After the IUPTW called off the strike of the transport workers, the RS published a statement which instead of attacking the union for its betrayal, defended the statement signed between the government and the union leaders as an important step towards "final victory". They wrote: "What has been achieved by public transport workers so far confirms that they are on the verge of a final victory". The statement by the RS is utterly deceitful. Why should workers believe that the empty "promises" of a brutal anti-working class military junta are some sort of victory?

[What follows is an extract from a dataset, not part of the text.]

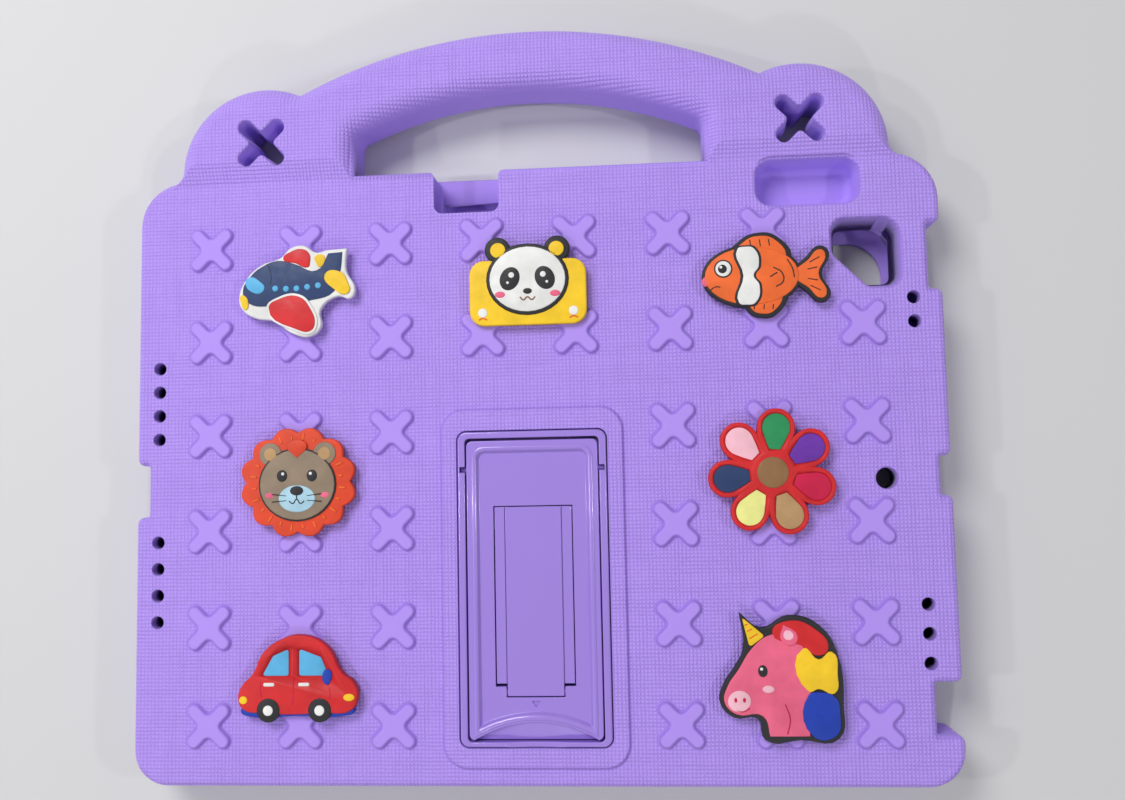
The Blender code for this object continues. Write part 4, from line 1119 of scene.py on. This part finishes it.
def leg():
    bm = plate(-LEG_X, LEG_Y0, LEG_X, LEG_Y1, 2.0, LEG_LOW, LEG_TOP, 0.45)
    angle = math.radians(LEG_OPEN)
    reach = HINGE_Z - TRAY_FLOOR - FIT
    stop = Vector((0, HINGE_Y + reach * math.sin(angle), HINGE_Z - reach * math.cos(angle)))
    cut_off(bm, stop, (0, math.sin(angle), -math.cos(angle)))
    body = carve(bm, "UNION", both_sides(lambda side: rod(
        PIN_RADIUS, (side * (LEG_X - 2), HINGE_Y, HINGE_Z), (side * PIN_REACH, HINGE_Y, HINGE_Z)
    )))
    crest = soft_step(CREST_HEIGHT + SUNK, 0.3, 1.2, 40, 5)
    body = carve(body, "UNION", [build(arched_shape(CREST, LEG_TOP - 0.5), [(0, 0.5 - SUNK)] + crest)])
    recess = arched_shape(0, LEG_TOP + PAST)
    depth = LEG_TOP + CREST_HEIGHT - LEG_FACE
    recess = build(recess, [(0, PAST - CREST_HEIGHT)] + soft_step(depth, 1.2, 0.4, 52, 6), downwards=True)
    x = ARROW_WIDTH / 2
    y = LEG_Y0 + SCOOP_RISE + ARROW_RISE
    y0, y1 = y - ARROW_HEIGHT / 2, y + ARROW_HEIGHT / 2
    arrow = flat_shape([(0, y0), (x, y1), (-x, y1)], [0] * 3, LEG_FACE - 0.6)
    holes = both_sides(lambda side: rod(
        PROP_PIN + PIN_FIT,
        (side * (PROP_X - 1.7), PROP_HINGE_Y, HINGE_Z),
        (side * (PROP_PIN_REACH + PIN_FIT), PROP_HINGE_Y, HINGE_Z),
    ))
    body = carve(body, "DIFFERENCE", [window()] + holes)
    return carve(body, "DIFFERENCE", [recess, scoop(), build(arrow, [(0, PAST)])])


leg_piece = finish_piece("leg", leg(), "leg", [plastic], ["stand_leg"])
break_edges(leg_piece, 0.18)

# %% [markdown]
# ## The prop
# The prop lies in the leg's window. Its tongue has a thinner flange down each side, which slides between
# the tray's rails. A union of two plates gives the step between them.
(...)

The Egyptian revolution has reached a point where the class divisions between the working class and the Egyptian bourgeoisie – the junta and its pseudo-left supporters amongst the trade-unions and other middle-class forces – is more pronounced than ever. Workers are escalating their strikes and protests now in open confrontation with the junta, the independent trade unions and the pseudo-left groups.

On Friday, September 29, one day before the mass protests, the DWP and other pseudo-left groups entered a coalition with various bourgeois parties putting forward toothless demands on the military council. The call by workers to bring down the junta represents a complete repudiation of the counterrevolutionary policies advanced by these petit-bourgeois forces.